# Cmj



## thoms715 (Dec 16, 2013)

Looking at 9mm bullets and Montana Gold offers a CMJ. What is the specs of this? Our indoor range allows lead and plated, not FMJ. I like and use Berry's but like to try others. Any info/explanation of this designation is greatly appreciated. thank you


----------



## SailDesign (Jul 17, 2014)

Complete Metal Jacket. No lead visible at the base.

Google was my friend...


----------



## noylj (Dec 8, 2011)

What would be their complaint about FMJ? Most folks buying pistol ammunition buy FMJ (I don't know why, but they do).
For MG, there is a circle of brass at the base of the bullet that the jacketed swages over.

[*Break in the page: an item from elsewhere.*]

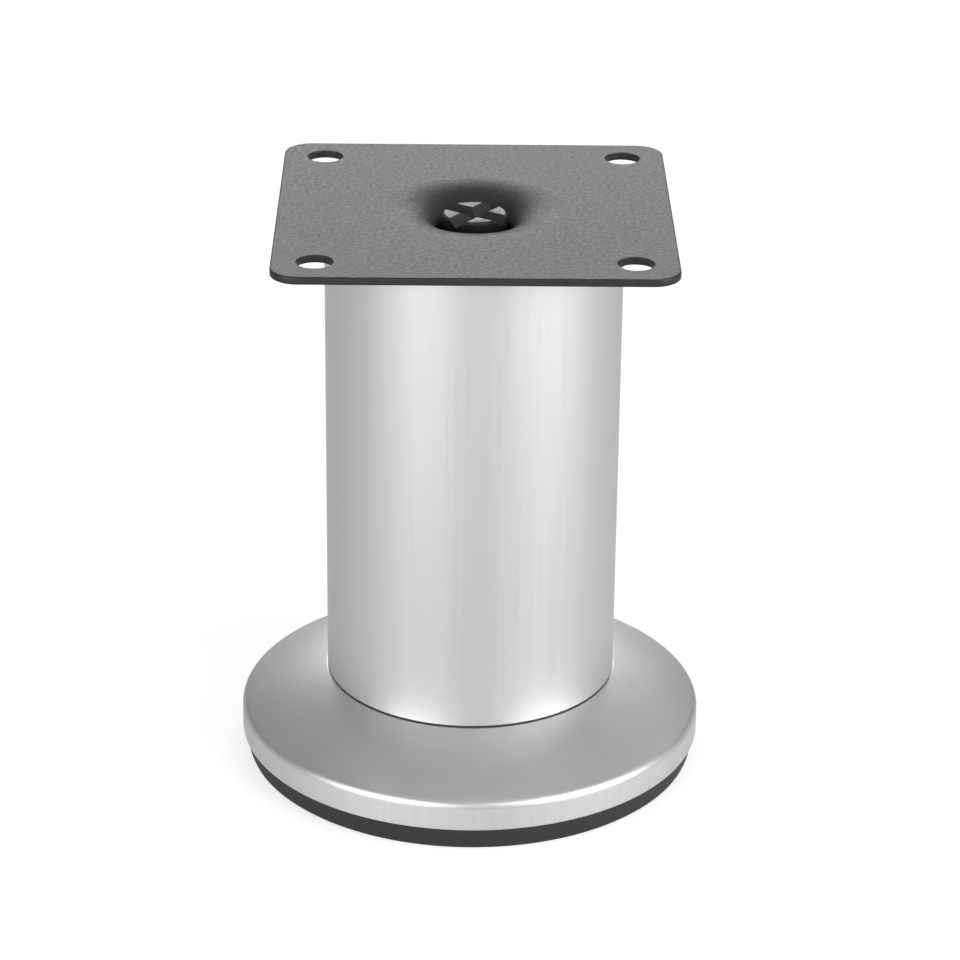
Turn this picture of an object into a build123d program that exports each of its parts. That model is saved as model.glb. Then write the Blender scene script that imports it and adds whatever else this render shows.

Many folks love these for not exposing a lead base (though no lead is "burned off" the base, even of cast bullets).
To me, you buy JHPs and forget all the other jacketed bullets. JHPs are almost always more accurate and generally not even a penny a bullet.
If you can, look at and buy Zero 121gn 38 Super JHPs and you'll find a bullet you'll really love.


----------



## pic (Nov 14, 2009)

I used to chew on lead sinkers when I was fishing. 
Imagine the lead we ingested when gasoline contained lead, I loved the smell of the exhaust fumes. Maybe that explains a lot of my mental issues,lol.
Then there is the sun that gives off radiation, oh boy.cigarette smoke,alcohol , marihuana (only if you're inhaling, don't worry BILL you're safe ).
Might just have to just shoot myself to save my life.haha

Shooting And Lead Exposure (page 1 Of 2) GunData.org


----------